Objective:
Output every entry exactly, from the first line to the last.

** BEGIN Exercise materials **

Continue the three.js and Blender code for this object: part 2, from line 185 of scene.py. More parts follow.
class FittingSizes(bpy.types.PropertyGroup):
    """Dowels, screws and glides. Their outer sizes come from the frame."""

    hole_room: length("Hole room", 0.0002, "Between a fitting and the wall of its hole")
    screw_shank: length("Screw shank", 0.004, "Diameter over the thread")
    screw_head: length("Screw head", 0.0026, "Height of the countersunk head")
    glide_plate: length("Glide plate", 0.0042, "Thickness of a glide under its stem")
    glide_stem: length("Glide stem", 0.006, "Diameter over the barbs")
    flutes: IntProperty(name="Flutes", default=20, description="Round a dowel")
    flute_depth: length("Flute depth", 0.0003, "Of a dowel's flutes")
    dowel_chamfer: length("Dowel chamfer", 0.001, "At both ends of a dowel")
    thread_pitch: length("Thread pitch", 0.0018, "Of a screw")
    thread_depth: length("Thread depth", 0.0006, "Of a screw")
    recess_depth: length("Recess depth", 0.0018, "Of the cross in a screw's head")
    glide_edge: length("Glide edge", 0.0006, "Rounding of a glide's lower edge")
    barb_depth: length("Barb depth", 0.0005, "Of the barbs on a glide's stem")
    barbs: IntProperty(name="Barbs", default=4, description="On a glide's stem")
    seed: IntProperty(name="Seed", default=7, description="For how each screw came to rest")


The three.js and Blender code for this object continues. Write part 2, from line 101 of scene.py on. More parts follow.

** END Exercise materials **

Exercise result:
Continue the three.js and Blender code for this object: part 2, from line 185 of scene.py. More parts follow.
class FittingSizes(bpy.types.PropertyGroup):
    """Dowels, screws and glides. Their outer sizes come from the frame."""

    hole_room: length("Hole room", 0.0002, "Between a fitting and the wall of its hole")
    screw_shank: length("Screw shank", 0.004, "Diameter over the thread")
    screw_head: length("Screw head", 0.0026, "Height of the countersunk head")
    glide_plate: length("Glide plate", 0.0042, "Thickness of a glide under its stem")
    glide_stem: length("Glide stem", 0.006, "Diameter over the barbs")
    flutes: IntProperty(name="Flutes", default=20, description="Round a dowel")
    flute_depth: length("Flute depth", 0.0003, "Of a dowel's flutes")
    dowel_chamfer: length("Dowel chamfer", 0.001, "At both ends of a dowel")
    thread_pitch: length("Thread pitch", 0.0018, "Of a screw")
    thread_depth: length("Thread depth", 0.0006, "Of a screw")
    recess_depth: length("Recess depth", 0.0018, "Of the cross in a screw's head")
    glide_edge: length("Glide edge", 0.0006, "Rounding of a glide's lower edge")
    barb_depth: length("Barb depth", 0.0005, "Of the barbs on a glide's stem")
    barbs: IntProperty(name="Barbs", default=4, description="On a glide's stem")
    seed: IntProperty(name="Seed", default=7, description="For how each screw came to rest")


The three.js and Blender code for this object continues. Write part 2, from line 101 of scene.py on. More parts follow.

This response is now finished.